Te Māra Hūpara playground

A natural play space at Matairangi Nature Trail, Wellington, integrating native vegetation and natural materials to support children's connection with nature in an urban environment.

Location: Mount Roskill, Auckland, Aotearoa New Zealand
Project type: Public playground within an urban stream restoration corridor
Delivery/lead organisations: Auckland Council; Boffa Miskell (landscape architecture); mana whenua; community partners
Date/period: Completed 2019
Scale: Site / Neighbourhood
Primary system or theme: Public open space; culturally informed play; urban freshwater corridor integration; mātauranga Māori


Context

Why this site matters

Te Māra Hūpara Playground is located within the Te Auaunga / Oakley Creek corridor, a highly modified urban stream system subject to recurrent flooding and long-term channelisation. 1 The playground forms part of a wider Auckland Council programme combining flood mitigation, stream naturalisation, and public open space enhancement along the corridor. 1


Challenge or constraint

What wasn’t working/what needed to change

Conventional playground models were poorly suited to a dynamic floodplain environment and risked visual and functional conflict with stream restoration objectives.
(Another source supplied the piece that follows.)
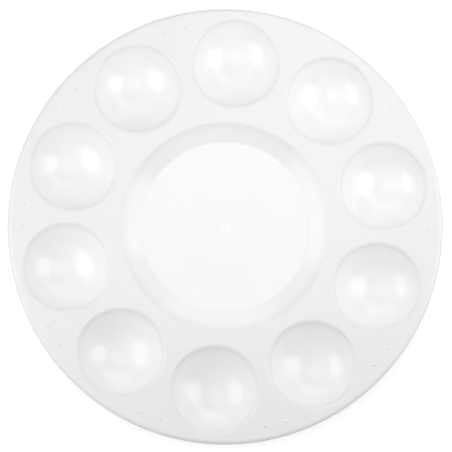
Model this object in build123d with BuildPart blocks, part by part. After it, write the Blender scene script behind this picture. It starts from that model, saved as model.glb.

The site required a play intervention that could coexist with flood management works, respect and celebrate cultural values incorporating mātauranga Māori, and avoid introducing rigid or maintenance-intensive structures. 1, 2


Intervention

What was done

A traditionally informed, landscape-led playground was embedded within the restored floodplain, prioritising natural materials, landforms, and culturally informed play principles over prefabricated equipment.

Key components

  • Reuse of large swamp kauri logs, excavated rock, and timber generated during restoration works to form climbing, balancing, and exploratory play elements 1
  • Integration of Māori play concepts and movement patterns through collaboration with mana whenua and Māori play practitioners 2, 3
  • On-site, iterative design and construction, with safety assessments undertaken to meet playground safety requirements 2

Implementation notes

Design & delivery considerations

  • Design was developed in parallel with stream restoration earthworks, enabling material reuse and landform integration 1
  • The playground occupies active floodplain space and is designed to tolerate periodic inundation without structural damage 1
  • Mana whenua engagement occurred early and throughout the design process, shaping cultural framing and play intent 2
  • Non-standard play elements required careful coordination with safety auditors and council risk processes 2

Outcomes

Observed or reported outcomes

  • High levels of community use and positive public feedback following completion, as reported by Auckland Council and project partners 2, 3
  • Successful delivery of a non-conventional playground within a flood mitigation and stream restoration project, without reported interference with flood performance 1

What is plausible but unmeasured

  • Support for diverse physical, social, and imaginative play behaviours associated with natural-material play environments
  • Contribution to place identity and cultural visibility within the Te Auaunga corridor

Evidence & limits

What the evidence supports

Available documentation supports the playground’s social acceptance, cultural relevance, and compatibility with a large-scale floodplain restoration programme. 1, 2

Key limitations or uncertainties

  • No published site-specific ecological monitoring data for the playground area
  • Environmental performance is assessed at the corridor scale, not attributable to the playground intervention itself 1
  • Transferability depends on alignment with broader landscape, hydrological, and cultural frameworks

Relevance to design practice

  • Culturally informed, landscape-led play can be successfully integrated into urban blue–green infrastructure when developed as part of a wider system rather than as a standalone asset
  • Natural play environments should not be framed as ecological restoration unless supported by site-specific monitoring and performance data
  • Early coordination between play designers, flood engineers, ecologists, and mana whenua is essential when locating play spaces within active floodplains or restoration corridors
References
  1. Auckland Council. (2019). Māra Hūpara – Ancient innovation in play, learning and exercise.
  2. Boffa Miskell. (n.d.). Te Māra Hūpara Playground.
  3. New Zealand Institute of Landscape Architects. (2019). Māra Hūpara playground – A return to traditional Māori games.